## EXERCISE DESCRIPTION
Return only the lines between the line holding "translate([leg[1] * leg_top_x, leg[2] * leg_top_y, leg_top_z" and the line holding "obj.parent = None", the two boundary lines included, exactly as they appear.

------------------------------------------------------------------------

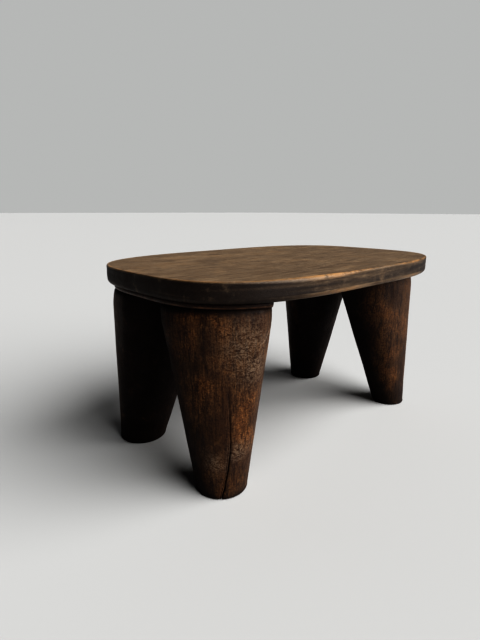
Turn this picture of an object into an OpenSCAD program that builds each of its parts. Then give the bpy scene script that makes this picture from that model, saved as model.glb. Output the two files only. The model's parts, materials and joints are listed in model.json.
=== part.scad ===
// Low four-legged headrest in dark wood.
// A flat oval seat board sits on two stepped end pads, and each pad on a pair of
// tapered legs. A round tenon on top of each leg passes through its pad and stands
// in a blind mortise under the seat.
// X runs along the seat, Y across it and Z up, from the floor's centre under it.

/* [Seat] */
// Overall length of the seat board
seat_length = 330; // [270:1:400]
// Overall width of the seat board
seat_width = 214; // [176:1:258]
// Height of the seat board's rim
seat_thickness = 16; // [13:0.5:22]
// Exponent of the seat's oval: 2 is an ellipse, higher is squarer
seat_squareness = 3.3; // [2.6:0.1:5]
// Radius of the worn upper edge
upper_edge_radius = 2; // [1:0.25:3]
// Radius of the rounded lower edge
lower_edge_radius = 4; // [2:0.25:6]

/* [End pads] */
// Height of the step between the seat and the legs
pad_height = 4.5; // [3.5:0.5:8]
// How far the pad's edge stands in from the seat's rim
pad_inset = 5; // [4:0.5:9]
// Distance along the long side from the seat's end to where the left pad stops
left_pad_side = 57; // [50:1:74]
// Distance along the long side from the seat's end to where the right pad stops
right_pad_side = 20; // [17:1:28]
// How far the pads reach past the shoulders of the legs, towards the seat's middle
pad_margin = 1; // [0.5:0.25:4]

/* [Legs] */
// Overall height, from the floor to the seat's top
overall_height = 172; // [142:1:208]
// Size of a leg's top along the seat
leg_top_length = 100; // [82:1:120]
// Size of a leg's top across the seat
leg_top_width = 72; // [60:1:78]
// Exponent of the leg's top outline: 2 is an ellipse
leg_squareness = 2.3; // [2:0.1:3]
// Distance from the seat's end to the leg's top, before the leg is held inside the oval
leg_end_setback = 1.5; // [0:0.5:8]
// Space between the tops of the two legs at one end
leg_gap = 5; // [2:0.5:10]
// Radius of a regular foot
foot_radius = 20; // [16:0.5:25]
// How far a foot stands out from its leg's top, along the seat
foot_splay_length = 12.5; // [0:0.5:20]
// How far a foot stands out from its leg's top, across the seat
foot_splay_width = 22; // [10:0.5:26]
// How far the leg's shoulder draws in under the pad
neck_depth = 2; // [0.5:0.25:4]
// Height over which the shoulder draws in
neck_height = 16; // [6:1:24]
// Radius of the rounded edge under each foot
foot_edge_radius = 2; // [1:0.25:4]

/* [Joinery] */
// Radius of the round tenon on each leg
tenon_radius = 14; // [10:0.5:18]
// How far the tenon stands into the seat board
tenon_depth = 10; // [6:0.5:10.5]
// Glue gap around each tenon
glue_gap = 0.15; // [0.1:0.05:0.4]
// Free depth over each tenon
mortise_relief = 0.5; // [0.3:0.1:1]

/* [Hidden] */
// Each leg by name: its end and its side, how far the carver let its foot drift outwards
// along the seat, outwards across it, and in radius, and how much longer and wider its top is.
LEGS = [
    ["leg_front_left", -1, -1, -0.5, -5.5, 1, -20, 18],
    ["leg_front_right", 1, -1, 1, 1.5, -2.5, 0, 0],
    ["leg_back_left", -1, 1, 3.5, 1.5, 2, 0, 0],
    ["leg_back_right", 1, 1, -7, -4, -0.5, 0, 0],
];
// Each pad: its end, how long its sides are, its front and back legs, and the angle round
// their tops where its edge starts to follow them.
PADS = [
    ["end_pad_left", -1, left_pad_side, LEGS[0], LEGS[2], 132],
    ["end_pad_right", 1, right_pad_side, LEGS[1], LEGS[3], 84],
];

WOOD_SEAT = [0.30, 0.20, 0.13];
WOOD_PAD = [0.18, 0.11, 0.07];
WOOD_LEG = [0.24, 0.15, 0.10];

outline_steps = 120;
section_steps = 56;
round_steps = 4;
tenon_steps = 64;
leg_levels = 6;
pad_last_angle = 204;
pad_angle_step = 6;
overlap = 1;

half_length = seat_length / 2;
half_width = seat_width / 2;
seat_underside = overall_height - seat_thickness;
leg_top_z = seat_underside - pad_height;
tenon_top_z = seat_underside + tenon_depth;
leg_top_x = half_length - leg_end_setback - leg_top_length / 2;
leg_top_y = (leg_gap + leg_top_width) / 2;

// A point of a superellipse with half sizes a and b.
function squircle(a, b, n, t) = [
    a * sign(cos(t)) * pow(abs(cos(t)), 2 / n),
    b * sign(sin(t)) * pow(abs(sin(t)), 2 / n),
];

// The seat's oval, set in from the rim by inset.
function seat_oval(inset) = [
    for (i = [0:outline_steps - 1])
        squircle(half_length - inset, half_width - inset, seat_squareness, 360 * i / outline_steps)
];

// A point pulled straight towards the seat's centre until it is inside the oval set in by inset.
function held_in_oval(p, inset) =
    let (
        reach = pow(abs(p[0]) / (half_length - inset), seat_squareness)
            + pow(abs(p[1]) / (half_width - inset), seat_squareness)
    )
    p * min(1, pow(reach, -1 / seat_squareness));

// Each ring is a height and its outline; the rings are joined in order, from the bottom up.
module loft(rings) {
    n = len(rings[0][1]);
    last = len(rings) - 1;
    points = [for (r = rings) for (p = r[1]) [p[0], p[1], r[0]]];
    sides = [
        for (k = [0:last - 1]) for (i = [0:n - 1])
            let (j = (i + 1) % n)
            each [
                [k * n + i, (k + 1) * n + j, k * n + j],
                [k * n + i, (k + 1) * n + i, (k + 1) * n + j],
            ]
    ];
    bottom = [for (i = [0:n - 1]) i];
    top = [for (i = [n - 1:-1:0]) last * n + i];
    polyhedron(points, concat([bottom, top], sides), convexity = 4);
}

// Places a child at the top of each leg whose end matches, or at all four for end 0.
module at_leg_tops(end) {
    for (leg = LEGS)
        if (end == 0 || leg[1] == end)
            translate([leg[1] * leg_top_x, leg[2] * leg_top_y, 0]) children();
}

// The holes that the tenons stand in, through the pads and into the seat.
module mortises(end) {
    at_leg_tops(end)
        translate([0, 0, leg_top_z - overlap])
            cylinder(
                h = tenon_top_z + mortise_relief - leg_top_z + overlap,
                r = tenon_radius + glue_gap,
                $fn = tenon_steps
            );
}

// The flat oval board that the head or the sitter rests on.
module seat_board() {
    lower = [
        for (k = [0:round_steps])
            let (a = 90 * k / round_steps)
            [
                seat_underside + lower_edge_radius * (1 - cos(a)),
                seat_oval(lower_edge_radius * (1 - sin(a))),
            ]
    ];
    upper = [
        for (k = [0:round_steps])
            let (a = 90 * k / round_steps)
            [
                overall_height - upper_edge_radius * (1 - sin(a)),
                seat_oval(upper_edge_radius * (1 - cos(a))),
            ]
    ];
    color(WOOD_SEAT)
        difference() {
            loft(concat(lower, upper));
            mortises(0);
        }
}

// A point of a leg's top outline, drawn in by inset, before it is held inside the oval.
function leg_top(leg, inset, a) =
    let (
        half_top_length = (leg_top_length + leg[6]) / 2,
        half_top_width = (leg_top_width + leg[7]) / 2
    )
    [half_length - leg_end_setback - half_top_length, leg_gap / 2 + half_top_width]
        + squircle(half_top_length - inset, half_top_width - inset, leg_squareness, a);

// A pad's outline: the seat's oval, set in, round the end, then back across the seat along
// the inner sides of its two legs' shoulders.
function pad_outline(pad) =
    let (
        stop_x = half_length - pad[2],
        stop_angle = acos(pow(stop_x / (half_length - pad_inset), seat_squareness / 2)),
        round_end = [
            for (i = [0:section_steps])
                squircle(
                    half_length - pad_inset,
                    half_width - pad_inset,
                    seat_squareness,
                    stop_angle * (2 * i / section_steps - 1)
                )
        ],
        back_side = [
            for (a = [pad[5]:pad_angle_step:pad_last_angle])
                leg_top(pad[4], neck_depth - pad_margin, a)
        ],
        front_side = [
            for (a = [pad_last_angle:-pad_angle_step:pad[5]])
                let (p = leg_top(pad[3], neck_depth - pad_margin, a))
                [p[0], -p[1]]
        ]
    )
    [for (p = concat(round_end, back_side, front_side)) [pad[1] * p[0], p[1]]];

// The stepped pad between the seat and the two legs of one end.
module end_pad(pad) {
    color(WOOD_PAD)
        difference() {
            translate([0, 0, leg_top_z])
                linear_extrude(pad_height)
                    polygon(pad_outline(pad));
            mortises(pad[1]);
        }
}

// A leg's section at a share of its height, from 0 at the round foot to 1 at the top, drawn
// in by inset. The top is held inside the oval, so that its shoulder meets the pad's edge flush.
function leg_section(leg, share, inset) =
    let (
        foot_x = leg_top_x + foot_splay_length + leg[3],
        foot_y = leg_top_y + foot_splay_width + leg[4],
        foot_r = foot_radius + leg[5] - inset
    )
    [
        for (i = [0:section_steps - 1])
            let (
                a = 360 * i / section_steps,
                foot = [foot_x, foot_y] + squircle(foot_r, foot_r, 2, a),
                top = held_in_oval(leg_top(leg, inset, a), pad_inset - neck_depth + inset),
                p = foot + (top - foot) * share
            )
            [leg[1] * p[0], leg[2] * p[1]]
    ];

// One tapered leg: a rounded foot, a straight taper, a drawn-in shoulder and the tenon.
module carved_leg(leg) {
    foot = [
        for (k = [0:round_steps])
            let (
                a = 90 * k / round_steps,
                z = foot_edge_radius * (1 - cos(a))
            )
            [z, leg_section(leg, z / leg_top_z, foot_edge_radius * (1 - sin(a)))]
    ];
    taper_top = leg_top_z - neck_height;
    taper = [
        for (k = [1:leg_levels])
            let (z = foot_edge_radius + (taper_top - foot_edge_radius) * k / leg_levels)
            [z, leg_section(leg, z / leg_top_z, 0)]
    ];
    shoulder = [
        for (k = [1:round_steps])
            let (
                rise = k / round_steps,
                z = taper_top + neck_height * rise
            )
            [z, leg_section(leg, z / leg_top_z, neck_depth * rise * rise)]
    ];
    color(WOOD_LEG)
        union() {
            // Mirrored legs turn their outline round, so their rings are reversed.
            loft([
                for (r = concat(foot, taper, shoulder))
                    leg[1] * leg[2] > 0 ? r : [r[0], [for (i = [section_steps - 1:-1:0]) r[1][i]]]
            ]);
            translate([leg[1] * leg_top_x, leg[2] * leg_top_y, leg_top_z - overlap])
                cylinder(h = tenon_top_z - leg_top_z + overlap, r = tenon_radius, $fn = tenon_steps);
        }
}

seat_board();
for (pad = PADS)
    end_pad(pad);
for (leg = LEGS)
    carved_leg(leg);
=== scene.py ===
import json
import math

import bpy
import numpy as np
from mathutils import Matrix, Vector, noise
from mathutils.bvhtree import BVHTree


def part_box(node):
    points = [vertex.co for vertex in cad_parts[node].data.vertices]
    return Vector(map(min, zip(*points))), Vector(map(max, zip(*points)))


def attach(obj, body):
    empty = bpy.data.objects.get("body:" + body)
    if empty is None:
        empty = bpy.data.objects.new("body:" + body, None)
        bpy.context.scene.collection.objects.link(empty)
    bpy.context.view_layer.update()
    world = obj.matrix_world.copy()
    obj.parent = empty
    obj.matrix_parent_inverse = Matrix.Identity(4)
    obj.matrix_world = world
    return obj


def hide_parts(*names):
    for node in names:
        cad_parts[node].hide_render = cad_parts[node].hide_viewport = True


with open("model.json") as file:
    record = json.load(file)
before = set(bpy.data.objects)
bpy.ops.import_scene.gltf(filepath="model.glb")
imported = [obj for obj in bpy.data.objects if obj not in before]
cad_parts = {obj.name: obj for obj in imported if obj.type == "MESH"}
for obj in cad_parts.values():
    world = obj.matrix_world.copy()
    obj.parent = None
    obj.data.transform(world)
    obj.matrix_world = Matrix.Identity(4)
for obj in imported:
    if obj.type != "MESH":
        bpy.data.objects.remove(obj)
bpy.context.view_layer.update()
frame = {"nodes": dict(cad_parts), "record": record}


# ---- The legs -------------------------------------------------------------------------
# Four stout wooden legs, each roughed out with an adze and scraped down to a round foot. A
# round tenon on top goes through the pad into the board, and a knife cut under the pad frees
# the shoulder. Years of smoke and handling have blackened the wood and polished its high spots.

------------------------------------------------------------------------

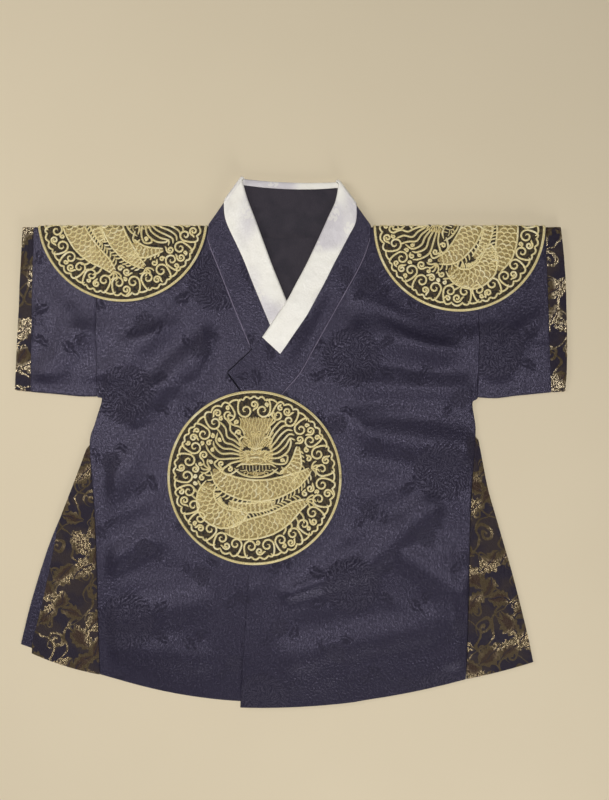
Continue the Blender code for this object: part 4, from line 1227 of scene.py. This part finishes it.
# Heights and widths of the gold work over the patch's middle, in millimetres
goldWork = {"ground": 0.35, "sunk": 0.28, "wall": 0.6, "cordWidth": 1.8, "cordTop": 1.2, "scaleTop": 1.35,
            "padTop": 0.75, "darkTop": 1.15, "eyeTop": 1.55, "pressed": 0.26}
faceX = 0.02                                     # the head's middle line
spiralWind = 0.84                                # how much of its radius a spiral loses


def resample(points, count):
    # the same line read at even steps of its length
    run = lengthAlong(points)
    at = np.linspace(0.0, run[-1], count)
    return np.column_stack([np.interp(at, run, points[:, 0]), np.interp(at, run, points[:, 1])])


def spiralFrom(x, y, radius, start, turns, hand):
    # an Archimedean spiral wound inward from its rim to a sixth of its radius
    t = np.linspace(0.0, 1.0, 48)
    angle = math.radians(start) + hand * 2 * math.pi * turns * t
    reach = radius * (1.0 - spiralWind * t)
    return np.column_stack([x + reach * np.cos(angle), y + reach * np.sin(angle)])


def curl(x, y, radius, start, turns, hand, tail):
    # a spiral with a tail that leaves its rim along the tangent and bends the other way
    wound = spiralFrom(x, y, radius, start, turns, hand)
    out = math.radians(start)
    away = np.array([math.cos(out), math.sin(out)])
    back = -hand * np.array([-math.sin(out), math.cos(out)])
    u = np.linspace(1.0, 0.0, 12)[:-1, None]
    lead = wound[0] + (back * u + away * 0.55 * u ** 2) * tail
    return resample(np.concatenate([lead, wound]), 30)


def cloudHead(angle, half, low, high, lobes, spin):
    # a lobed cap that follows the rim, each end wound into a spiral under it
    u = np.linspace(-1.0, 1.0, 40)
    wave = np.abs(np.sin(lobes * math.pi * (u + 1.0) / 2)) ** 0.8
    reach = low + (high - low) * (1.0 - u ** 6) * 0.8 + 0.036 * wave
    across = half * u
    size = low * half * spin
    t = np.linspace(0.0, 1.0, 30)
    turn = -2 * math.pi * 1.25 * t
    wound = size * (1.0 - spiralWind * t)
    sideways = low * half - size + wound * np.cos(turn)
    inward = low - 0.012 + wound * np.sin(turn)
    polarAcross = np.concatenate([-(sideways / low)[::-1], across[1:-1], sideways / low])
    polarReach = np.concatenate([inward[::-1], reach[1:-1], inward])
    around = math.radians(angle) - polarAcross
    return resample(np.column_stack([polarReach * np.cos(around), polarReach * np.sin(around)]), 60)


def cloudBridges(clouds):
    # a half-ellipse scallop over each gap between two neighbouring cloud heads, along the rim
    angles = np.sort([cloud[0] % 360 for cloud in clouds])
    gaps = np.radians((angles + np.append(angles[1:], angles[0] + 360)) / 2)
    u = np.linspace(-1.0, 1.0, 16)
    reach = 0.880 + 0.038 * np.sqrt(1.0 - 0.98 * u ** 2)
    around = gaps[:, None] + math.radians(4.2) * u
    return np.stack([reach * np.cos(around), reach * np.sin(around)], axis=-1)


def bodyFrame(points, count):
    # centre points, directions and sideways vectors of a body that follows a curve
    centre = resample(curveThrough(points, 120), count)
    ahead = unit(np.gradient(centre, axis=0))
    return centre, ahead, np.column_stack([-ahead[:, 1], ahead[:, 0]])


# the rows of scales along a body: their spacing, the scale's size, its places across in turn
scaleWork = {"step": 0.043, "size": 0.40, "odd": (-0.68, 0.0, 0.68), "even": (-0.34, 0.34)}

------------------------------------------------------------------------

## SOLUTION FOR THIS TASK
            translate([leg[1] * leg_top_x, leg[2] * leg_top_y, leg_top_z - overlap])
                cylinder(h = tenon_top_z - leg_top_z + overlap, r = tenon_radius, $fn = tenon_steps);
        }
}

seat_board();
for (pad = PADS)
    end_pad(pad);
for (leg = LEGS)
    carved_leg(leg);
=== scene.py ===
import json
import math

import bpy
import numpy as np
from mathutils import Matrix, Vector, noise
from mathutils.bvhtree import BVHTree


def part_box(node):
    points = [vertex.co for vertex in cad_parts[node].data.vertices]
    return Vector(map(min, zip(*points))), Vector(map(max, zip(*points)))


def attach(obj, body):
    empty = bpy.data.objects.get("body:" + body)
    if empty is None:
        empty = bpy.data.objects.new("body:" + body, None)
        bpy.context.scene.collection.objects.link(empty)
    bpy.context.view_layer.update()
    world = obj.matrix_world.copy()
    obj.parent = empty
    obj.matrix_parent_inverse = Matrix.Identity(4)
    obj.matrix_world = world
    return obj


def hide_parts(*names):
    for node in names:
        cad_parts[node].hide_render = cad_parts[node].hide_viewport = True


with open("model.json") as file:
    record = json.load(file)
before = set(bpy.data.objects)
bpy.ops.import_scene.gltf(filepath="model.glb")
imported = [obj for obj in bpy.data.objects if obj not in before]
cad_parts = {obj.name: obj for obj in imported if obj.type == "MESH"}
for obj in cad_parts.values():
    world = obj.matrix_world.copy()
    obj.parent = None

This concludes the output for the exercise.